Data on the spread of virgin landscapes in Georgia, however, was absent. Scientific publications provide fragmentary information; but it should be noted that until very recently the study of landscapes did not include the concept of “virgin” landscapes, much less criteria for their qualification.
Thus, in 1999, I undertook a science project to create a map of virgin landscapes in Georgia. My year-long project involved:
- analyzing 220 sheets of topographic maps of Georgia (1:50,000)
- selecting possible areas of virgin landscapes were and mapping their borders using various tools, including field expeditions
- transferring the obtained borders onto a 1:200,000 map
- using my own and GIS data (GIS = Geographical Information System) to facilitate the work
- verifying the data with satellite surveys of select regions
The result of the work is a compiled map of potential virgin landscapes of Georgia. The entire area amounts to 7,024 square km., or 10% of Georgia’s territory. Of this area:
- Marshes are present in 5 areas and cover 162 square km
- Virgin forests — in 187 areas, 4015 sq.km
- Alpine landscapes — in 88 areas, 2828 sq.km
This is the first time such a map has been compiled. But this is only a map of possible virgin areas. In reality the situation may turn out to be somewhat different because:
- topographic maps do not always show the complete network of paths in an area (in the remote areas, maps were compiled on the basis of aerial photography)
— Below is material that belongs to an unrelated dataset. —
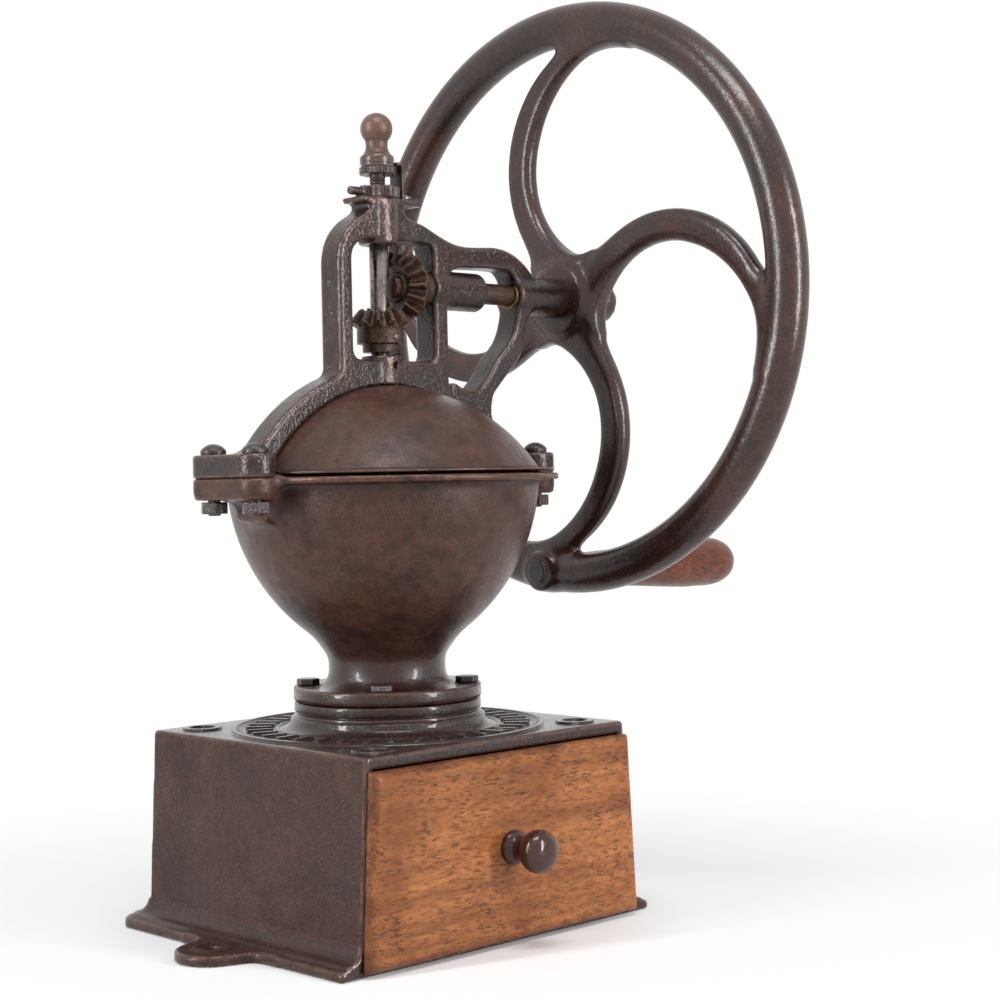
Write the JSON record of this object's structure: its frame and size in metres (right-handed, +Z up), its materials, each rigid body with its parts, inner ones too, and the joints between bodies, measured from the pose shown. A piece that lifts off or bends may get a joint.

- relativity in the criteria used; for example, a landscape unit that was too small for study using our methods
The Georgia project involved preliminary mapping. Actual maps will require further verification using forest materials data and economic activity analysis, satellite photo surveys and, most importantly, field research expeditions.
Georgia in perspective
Georgia has one of the last tracts of virgin European mountain forests. These forests are not only of scientific interest, but they are also an important resource. They are home to a high level of biodiversity. Combine this with the rich cultural-historical heritage of this ancient country, and you have the makings of a place that is beautiful in its environment and in its society.
Recently environmental organizations in Georgia have called on the government to:
- create a full inventory of existing forests in Georgia
- specify the areas that are virgin forests to protect them from logging and ban road construction within these areas
- establish accurate logging rates for various regions, and
- develop sustainable forestry management plans and practices for non-virgin forests3
Many of us hope that this will be done and that Georgia can set an example for the rest of the world.